EXERCISE PROMPT = Your task is to output the data exactly as it stands.
[Begin DATASET EXCERPT]
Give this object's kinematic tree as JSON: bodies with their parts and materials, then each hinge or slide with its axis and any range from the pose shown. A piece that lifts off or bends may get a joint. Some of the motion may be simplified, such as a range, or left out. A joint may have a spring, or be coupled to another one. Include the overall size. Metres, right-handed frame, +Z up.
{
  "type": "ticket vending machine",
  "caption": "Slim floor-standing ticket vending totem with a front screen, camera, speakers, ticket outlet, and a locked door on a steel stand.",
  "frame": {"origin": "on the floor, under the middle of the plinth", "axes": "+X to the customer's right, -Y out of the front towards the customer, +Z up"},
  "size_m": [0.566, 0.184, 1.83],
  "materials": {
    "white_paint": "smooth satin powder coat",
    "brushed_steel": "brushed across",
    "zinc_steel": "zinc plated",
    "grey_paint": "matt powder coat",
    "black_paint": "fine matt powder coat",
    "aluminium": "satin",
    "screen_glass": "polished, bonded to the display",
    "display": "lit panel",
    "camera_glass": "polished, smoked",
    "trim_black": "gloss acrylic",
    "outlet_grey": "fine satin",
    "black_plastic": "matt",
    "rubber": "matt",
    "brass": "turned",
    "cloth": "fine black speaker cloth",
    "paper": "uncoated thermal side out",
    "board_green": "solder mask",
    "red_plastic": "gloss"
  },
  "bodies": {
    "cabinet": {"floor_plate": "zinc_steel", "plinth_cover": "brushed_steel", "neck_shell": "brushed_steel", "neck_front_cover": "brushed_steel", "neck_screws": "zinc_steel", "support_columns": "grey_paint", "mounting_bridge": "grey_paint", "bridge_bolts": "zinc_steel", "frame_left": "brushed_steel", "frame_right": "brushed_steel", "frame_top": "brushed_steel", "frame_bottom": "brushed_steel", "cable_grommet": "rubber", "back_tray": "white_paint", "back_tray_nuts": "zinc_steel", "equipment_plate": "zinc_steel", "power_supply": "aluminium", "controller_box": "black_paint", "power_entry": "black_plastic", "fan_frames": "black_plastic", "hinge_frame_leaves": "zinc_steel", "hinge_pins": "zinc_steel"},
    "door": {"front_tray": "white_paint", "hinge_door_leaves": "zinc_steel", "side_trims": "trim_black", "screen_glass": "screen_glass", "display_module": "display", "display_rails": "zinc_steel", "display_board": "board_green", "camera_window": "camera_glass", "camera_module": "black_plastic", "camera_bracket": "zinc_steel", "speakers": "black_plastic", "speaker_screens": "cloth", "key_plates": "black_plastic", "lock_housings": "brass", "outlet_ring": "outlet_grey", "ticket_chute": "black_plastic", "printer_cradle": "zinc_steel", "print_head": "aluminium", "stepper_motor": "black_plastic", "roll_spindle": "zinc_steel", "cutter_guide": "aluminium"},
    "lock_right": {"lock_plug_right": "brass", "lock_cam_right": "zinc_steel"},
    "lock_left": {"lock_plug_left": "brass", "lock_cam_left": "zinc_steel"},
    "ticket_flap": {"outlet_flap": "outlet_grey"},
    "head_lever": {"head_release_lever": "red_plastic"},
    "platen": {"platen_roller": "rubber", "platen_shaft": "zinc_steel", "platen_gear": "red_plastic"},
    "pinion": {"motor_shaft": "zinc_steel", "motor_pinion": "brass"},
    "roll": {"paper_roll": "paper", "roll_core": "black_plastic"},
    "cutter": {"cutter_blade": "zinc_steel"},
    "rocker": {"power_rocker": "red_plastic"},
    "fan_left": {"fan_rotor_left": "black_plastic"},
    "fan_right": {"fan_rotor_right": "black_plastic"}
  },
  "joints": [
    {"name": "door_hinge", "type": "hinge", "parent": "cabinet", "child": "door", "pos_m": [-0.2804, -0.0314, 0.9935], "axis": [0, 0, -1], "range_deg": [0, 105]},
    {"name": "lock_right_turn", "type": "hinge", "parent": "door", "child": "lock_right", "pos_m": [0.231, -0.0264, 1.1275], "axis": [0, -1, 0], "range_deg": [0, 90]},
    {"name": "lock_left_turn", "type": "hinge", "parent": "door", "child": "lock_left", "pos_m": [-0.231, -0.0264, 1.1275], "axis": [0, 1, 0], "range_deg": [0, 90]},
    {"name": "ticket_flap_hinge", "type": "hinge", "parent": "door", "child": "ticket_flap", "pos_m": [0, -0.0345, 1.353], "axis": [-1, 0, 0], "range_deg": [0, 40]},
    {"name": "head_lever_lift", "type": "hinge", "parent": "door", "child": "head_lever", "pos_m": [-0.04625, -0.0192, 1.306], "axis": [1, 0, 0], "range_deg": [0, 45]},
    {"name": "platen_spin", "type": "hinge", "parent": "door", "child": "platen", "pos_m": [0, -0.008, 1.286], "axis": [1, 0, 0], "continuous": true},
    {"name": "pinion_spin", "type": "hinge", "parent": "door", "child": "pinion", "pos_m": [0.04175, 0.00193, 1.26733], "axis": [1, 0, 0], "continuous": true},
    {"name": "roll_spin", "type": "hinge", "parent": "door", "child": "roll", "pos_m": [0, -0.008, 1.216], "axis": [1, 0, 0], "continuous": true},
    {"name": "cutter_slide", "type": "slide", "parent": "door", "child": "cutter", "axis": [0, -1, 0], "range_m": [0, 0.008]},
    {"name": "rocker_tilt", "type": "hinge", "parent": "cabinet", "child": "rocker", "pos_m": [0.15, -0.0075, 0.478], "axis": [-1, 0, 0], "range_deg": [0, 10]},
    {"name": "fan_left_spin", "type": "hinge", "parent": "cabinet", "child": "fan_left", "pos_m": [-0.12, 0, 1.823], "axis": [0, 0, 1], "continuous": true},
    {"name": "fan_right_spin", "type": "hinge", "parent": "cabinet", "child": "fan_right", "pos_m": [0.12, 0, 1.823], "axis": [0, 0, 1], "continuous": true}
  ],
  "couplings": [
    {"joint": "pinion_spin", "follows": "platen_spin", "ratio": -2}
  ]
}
[End DATASET EXCERPT]
SOLUTION TO THE PROBLEM =
Give this object's kinematic tree as JSON: bodies with their parts and materials, then each hinge or slide with its axis and any range from the pose shown. A piece that lifts off or bends may get a joint. Some of the motion may be simplified, such as a range, or left out. A joint may have a spring, or be coupled to another one. Include the overall size. Metres, right-handed frame, +Z up.
{
  "type": "ticket vending machine",
  "caption": "Slim floor-standing ticket vending totem with a front screen, camera, speakers, ticket outlet, and a locked door on a steel stand.",
  "frame": {"origin": "on the floor, under the middle of the plinth", "axes": "+X to the customer's right, -Y out of the front towards the customer, +Z up"},
  "size_m": [0.566, 0.184, 1.83],
  "materials": {
    "white_paint": "smooth satin powder coat",
    "brushed_steel": "brushed across",
    "zinc_steel": "zinc plated",
    "grey_paint": "matt powder coat",
    "black_paint": "fine matt powder coat",
    "aluminium": "satin",
    "screen_glass": "polished, bonded to the display",
    "display": "lit panel",
    "camera_glass": "polished, smoked",
    "trim_black": "gloss acrylic",
    "outlet_grey": "fine satin",
    "black_plastic": "matt",
    "rubber": "matt",
    "brass": "turned",
    "cloth": "fine black speaker cloth",
    "paper": "uncoated thermal side out",
    "board_green": "solder mask",
    "red_plastic": "gloss"
  },
  "bodies": {
    "cabinet": {"floor_plate": "zinc_steel", "plinth_cover": "brushed_steel", "neck_shell": "brushed_steel", "neck_front_cover": "brushed_steel", "neck_screws": "zinc_steel", "support_columns": "grey_paint", "mounting_bridge": "grey_paint", "bridge_bolts": "zinc_steel", "frame_left": "brushed_steel", "frame_right": "brushed_steel", "frame_top": "brushed_steel", "frame_bottom": "brushed_steel", "cable_grommet": "rubber", "back_tray": "white_paint", "back_tray_nuts": "zinc_steel", "equipment_plate": "zinc_steel", "power_supply": "aluminium", "controller_box": "black_paint", "power_entry": "black_plastic", "fan_frames": "black_plastic", "hinge_frame_leaves": "zinc_steel", "hinge_pins": "zinc_steel"},
    "door": {"front_tray": "white_paint", "hinge_door_leaves": "zinc_steel", "side_trims": "trim_black", "screen_glass": "screen_glass", "display_module": "display", "display_rails": "zinc_steel", "display_board": "board_green", "camera_window": "camera_glass", "camera_module": "black_plastic", "camera_bracket": "zinc_steel", "speakers": "black_plastic", "speaker_screens": "cloth", "key_plates": "black_plastic", "lock_housings": "brass", "outlet_ring": "outlet_grey", "ticket_chute": "black_plastic", "printer_cradle": "zinc_steel", "print_head": "aluminium", "stepper_motor": "black_plastic", "roll_spindle": "zinc_steel", "cutter_guide": "aluminium"},
    "lock_right": {"lock_plug_right": "brass", "lock_cam_right": "zinc_steel"},
    "lock_left": {"lock_plug_left": "brass", "lock_cam_left": "zinc_steel"},
    "ticket_flap": {"outlet_flap": "outlet_grey"},
    "head_lever": {"head_release_lever": "red_plastic"},
    "platen": {"platen_roller": "rubber", "platen_shaft": "zinc_steel", "platen_gear": "red_plastic"},
    "pinion": {"motor_shaft": "zinc_steel", "motor_pinion": "brass"},
    "roll": {"paper_roll": "paper", "roll_core": "black_plastic"},
    "cutter": {"cutter_blade": "zinc_steel"},
    "rocker": {"power_rocker": "red_plastic"},
    "fan_left": {"fan_rotor_left": "black_plastic"},
    "fan_right": {"fan_rotor_right": "black_plastic"}
  },
  "joints": [
    {"name": "door_hinge", "type": "hinge", "parent": "cabinet", "child": "door", "pos_m": [-0.2804, -0.0314, 0.9935], "axis": [0, 0, -1], "range_deg": [0, 105]},
    {"name": "lock_right_turn", "type": "hinge", "parent": "door", "child": "lock_right", "pos_m": [0.231, -0.0264, 1.1275], "axis": [0, -1, 0], "range_deg": [0, 90]},
    {"name": "lock_left_turn", "type": "hinge", "parent": "door", "child": "lock_left", "pos_m": [-0.231, -0.0264, 1.1275], "axis": [0, 1, 0], "range_deg": [0, 90]},
    {"name": "ticket_flap_hinge", "type": "hinge", "parent": "door", "child": "ticket_flap", "pos_m": [0, -0.0345, 1.353], "axis": [-1, 0, 0], "range_deg": [0, 40]},
    {"name": "head_lever_lift", "type": "hinge", "parent": "door", "child": "head_lever", "pos_m": [-0.04625, -0.0192, 1.306], "axis": [1, 0, 0], "range_deg": [0, 45]},
    {"name": "platen_spin", "type": "hinge", "parent": "door", "child": "platen", "pos_m": [0, -0.008, 1.286], "axis": [1, 0, 0], "continuous": true},
    {"name": "pinion_spin", "type": "hinge", "parent": "door", "child": "pinion", "pos_m": [0.04175, 0.00193, 1.26733], "axis": [1, 0, 0], "continuous": true},
    {"name": "roll_spin", "type": "hinge", "parent": "door", "child": "roll", "pos_m": [0, -0.008, 1.216], "axis": [1, 0, 0], "continuous": true},
    {"name": "cutter_slide", "type": "slide", "parent": "door", "child": "cutter", "axis": [0, -1, 0], "range_m": [0, 0.008]},
    {"name": "rocker_tilt", "type": "hinge", "parent": "cabinet", "child": "rocker", "pos_m": [0.15, -0.0075, 0.478], "axis": [-1, 0, 0], "range_deg": [0, 10]},
    {"name": "fan_left_spin", "type": "hinge", "parent": "cabinet", "child": "fan_left", "pos_m": [-0.12, 0, 1.823], "axis": [0, 0, 1], "continuous": true},
    {"name": "fan_right_spin", "type": "hinge", "parent": "cabinet", "child": "fan_right", "pos_m": [0.12, 0, 1.823], "axis": [0, 0, 1], "continuous": true}
  ],
  "couplings": [
    {"joint": "pinion_spin", "follows": "platen_spin", "ratio": -2}
  ]
}